▶ **PROBLEM REQUIREMENTS**
Copy out each line of the listing that has the word "from" in it.

-- start --

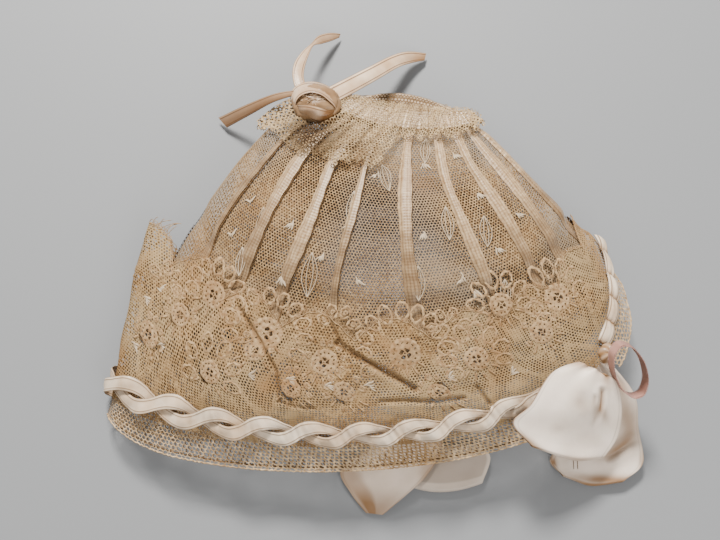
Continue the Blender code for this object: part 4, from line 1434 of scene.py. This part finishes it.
for name, ribs, shade in (("rosette_bud", HOOD, (0.75, 0.02, 0.30, 0.42, 0.40, 0.5)),
                          ("rosette_front_wrap", FRONT_WRAP, (0.75, 0.45, 0.66, 0.40, 1.1, 1.5))):
    grid = ribs_to_grid(ribs, 72, 15)
    run = np.linspace(0.0, 1.0, 72)[:, None]
    across = np.linspace(0.0, 1.0, 15)[None, :]
    grid[..., 2] += 0.16 * np.sin(9.0 * across + 14.0 * run) * np.sin(math.pi * across)
    soiled = np.interp(run + 0.10 * across, np.linspace(0.0, 1.0, len(shade)), shade)
    wrap = cloth_grid(name, under_px(grid, grid[..., 2]), 0.35, shade=soiled + 0.15 * across)
    dress(wrap, "rosette", tan_satin, "tan_satin")
worn_satin = satin("worn_satin", (0.605, 0.446, 0.302), (0.288, 0.166, 0.079), (0.187, 0.085, 0.026),
                   edge_line=0.0, crumple=12.0)
dark_satin = satin("dark_satin", (0.288, 0.173, 0.086), (0.187, 0.101, 0.043), (0.144, 0.072, 0.029),
                   edge_line=0.0)
for name, place, size, crumple, finish in (
        ("rosette_core", (316.5, 103.5, 26.6), (8.7, 7.0, 3.9), 0.08, dark_satin),
        ("rosette_crumpled_end", (313.5, 99.5, 28.9), (4.2, 1.9, 1.6), 0.55, worn_satin)):
    core, ball = round_piece(name, 64, 32)
    bumps = 1.0 + crumple * np.array([
        lumps.fractal(2.2 * Vector(point) + Vector((7.0, 2.0, 0.0)), 0.6, 2.4, 4) for point in ball])
    middle = under_px(np.array(place), np.array(place[2]))
    put_points(core, middle + ball * bumps[:, None] * np.array(size))
    bpy.ops.object.shade_smooth()
    dress(core, "rosette", finish, "tan_satin")
dice = random.Random(5)
frays = []
for k in range(9):
    turn = dice.uniform(0.0, 6.3)
    reach = np.linspace(0.0, 1.0, 7)[:, None]
    lean = np.array((math.cos(turn), math.sin(turn), 0.0))
    start = middle + lean * 1.2 + np.array((0.0, 0.0, 1.0))
    bow_up = np.array((0.0, 0.3, 0.95)) * (1.9 * reach - 1.5 * reach**2)
    frays.append(start + lean * reach * dice.uniform(1.2, 2.0) + bow_up)
frayed = threads("rosette_frayed_end", frays, 0.10)
dress(frayed, "rosette", tan_satin, "tan_satin")


# The tails' ribs: x and y in the photograph and the height of both edges, and the arch

TAILS = {
    "tail_left": (
        (294.0, 90.8, 25.0, 294.0, 95.4, 25.0, 0.2), (283.0, 92.2, 22.6, 283.5, 98.6, 22.6, 0.3),
        (270.0, 95.4, 19.0, 270.5, 103.6, 18.6, 0.4), (245.5, 105.2, 11.0, 250.0, 115.0, 10.6, 0.4),
        (218.6, 117.8, 2.0, 227.0, 127.6, 2.0, 0.2)),
    "tail_top": (
        (294.5, 86.0, 22.6, 305.5, 86.0, 22.6, 0.3), (292.6, 74.5, 20.4, 303.6, 76.4, 20.4, 0.5),
        (294.8, 62.5, 17.4, 304.8, 66.8, 17.4, 0.5), (302.4, 51.8, 13.6, 308.4, 55.6, 14.4, 0.3),
        (311.6, 43.6, 10.2, 313.2, 46.0, 11.0, 0.0), (318.6, 36.0, 8.0, 321.0, 44.0, 8.0, 0.3),
        (329.6, 33.2, 4.8, 331.0, 41.0, 4.8, 0.3), (340.4, 34.0, 2.0, 339.2, 37.4, 2.0, 0.0)),
    "tail_right": (
        (327.5, 88.0, 24.0, 337.5, 101.6, 24.0, 0.3), (350.0, 76.6, 20.0, 356.0, 91.6, 20.0, 0.5),
        (371.2, 66.0, 15.0, 377.2, 79.6, 15.0, 0.5), (391.4, 56.0, 9.4, 397.8, 67.6, 9.4, 0.4),
        (407.6, 51.8, 5.0, 411.8, 63.0, 5.0, 0.4), (426.0, 53.6, 2.0, 424.4, 60.4, 2.0, 0.1))}
TAIL_SHADE = {                # how tan each is, from the rosette to its end
    "tail_left": (0.75, 0.80, 0.86, 0.80), "tail_top": (0.40, 0.30, 0.38, 0.60, 0.66),
    "tail_right": (0.15, 0.0, 0.0, 0.10, 0.55, 0.66)}
TAIL_ACROSS = 0.0042          # metres: one middle value, as the tails narrow where they turn
for node, ribs in TAILS.items():
    grid = ribs_to_grid(ribs, 90, 13)
    grid = under_px(grid, grid[..., 2])
    side = np.linspace(-1.0, 1.0, 13)
    grid[..., 2] += corded(side)
    stops = np.linspace(0.0, 1.0, len(TAIL_SHADE[node]))
    soiled = np.interp(np.linspace(0.0, 1.0, 90), stops, TAIL_SHADE[node])
    tail = cloth_grid("satin_" + node, grid, 0.28, shade=soiled[:, None] + 0.12 * side)
    dress(tail, node, tan_satin, "tan_satin")
    middle_line = grid[:, 6] * MM
    run = float(np.linalg.norm(np.diff(middle_line, axis=0), axis=1).sum())
    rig.cord(tail, exit=tuple(middle_line[0].tolist()), length=run, diameter=TAIL_ACROSS, far_end="bare",
            stiffness="limp", lay="loose", path=[tuple(point) for point in middle_line[::6].tolist()])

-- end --

▶ **CORRECT ANSWER**
Continue the Blender code for this object: part 4, from line 1434 of scene.py. This part finishes it.
TAIL_SHADE = {                # how tan each is, from the rosette to its end